— start COLLECTED DATA —

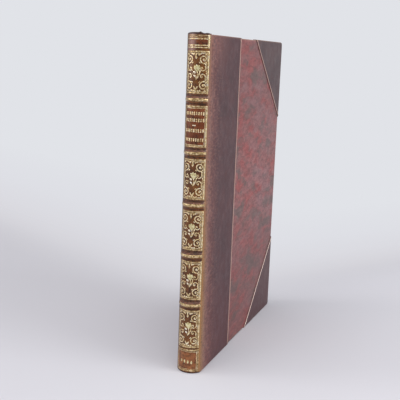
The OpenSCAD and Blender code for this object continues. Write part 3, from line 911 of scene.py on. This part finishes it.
z0, z1 = heights("gilt_head_panel")
for z, width, finish in (
    (z0 + 0.3 * mm, 0.7 * mm, gold), (z0 + 1.8 * mm, 0.7 * mm, gold), (z1 - 0.3 * mm, 0.5 * mm, dull_gold),
    (z1 - 1.5 * mm, 0.6 * mm, dull_gold), (z1 - 2.7 * mm, 0.7 * mm, gold),
):
    level_line(z, width, finish)
upright_line(0.4 * mm - frame_half, z0, z1, 0.9 * mm)
upright_line(frame_half - 0.8 * mm, z0, z1, 1.8 * mm, gold)
pressed("gold_head_panel", "gilt_head_panel")

for middle in band_heights:
    level_line(middle + 0.05 * mm, 2.3 * mm)
    level_line(middle - 0.55 * mm, 0.6 * mm, gold)
pressed("gold_band_lines", "gilt_band_lines")

# Cover leather
# The skin of the spine runs on over each joint and a third of the board, and is turned in at head and tail.
# It is rubbed to tan along the joint, and has darkened with age and handling further on.
strip_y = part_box("front_leather_side")[1].y
cover_x = half_thick
turnin_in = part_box("front_board_infill")[0].x
board_deep = cover_x - turnin_in
turnin_end = leather_t + 15 * mm
edge_r = 1.0 * mm
inner_r = 0.5 * mm
joint_run = 2.4 * mm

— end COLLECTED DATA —

* _WRITTEN EXERCISE_: Write the complete data out, exactly as above.

* _SOLUTION TO THIS PROBLEM_:
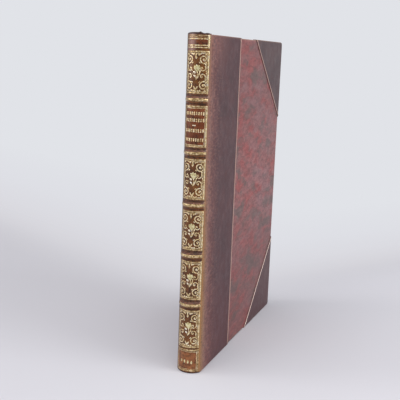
The OpenSCAD and Blender code for this object continues. Write part 3, from line 911 of scene.py on. This part finishes it.
z0, z1 = heights("gilt_head_panel")
for z, width, finish in (
    (z0 + 0.3 * mm, 0.7 * mm, gold), (z0 + 1.8 * mm, 0.7 * mm, gold), (z1 - 0.3 * mm, 0.5 * mm, dull_gold),
    (z1 - 1.5 * mm, 0.6 * mm, dull_gold), (z1 - 2.7 * mm, 0.7 * mm, gold),
):
    level_line(z, width, finish)
upright_line(0.4 * mm - frame_half, z0, z1, 0.9 * mm)
upright_line(frame_half - 0.8 * mm, z0, z1, 1.8 * mm, gold)
pressed("gold_head_panel", "gilt_head_panel")

for middle in band_heights:
    level_line(middle + 0.05 * mm, 2.3 * mm)
    level_line(middle - 0.55 * mm, 0.6 * mm, gold)
pressed("gold_band_lines", "gilt_band_lines")

# Cover leather
# The skin of the spine runs on over each joint and a third of the board, and is turned in at head and tail.
# It is rubbed to tan along the joint, and has darkened with age and handling further on.
strip_y = part_box("front_leather_side")[1].y
cover_x = half_thick
turnin_in = part_box("front_board_infill")[0].x
board_deep = cover_x - turnin_in
turnin_end = leather_t + 15 * mm
edge_r = 1.0 * mm
inner_r = 0.5 * mm
joint_run = 2.4 * mm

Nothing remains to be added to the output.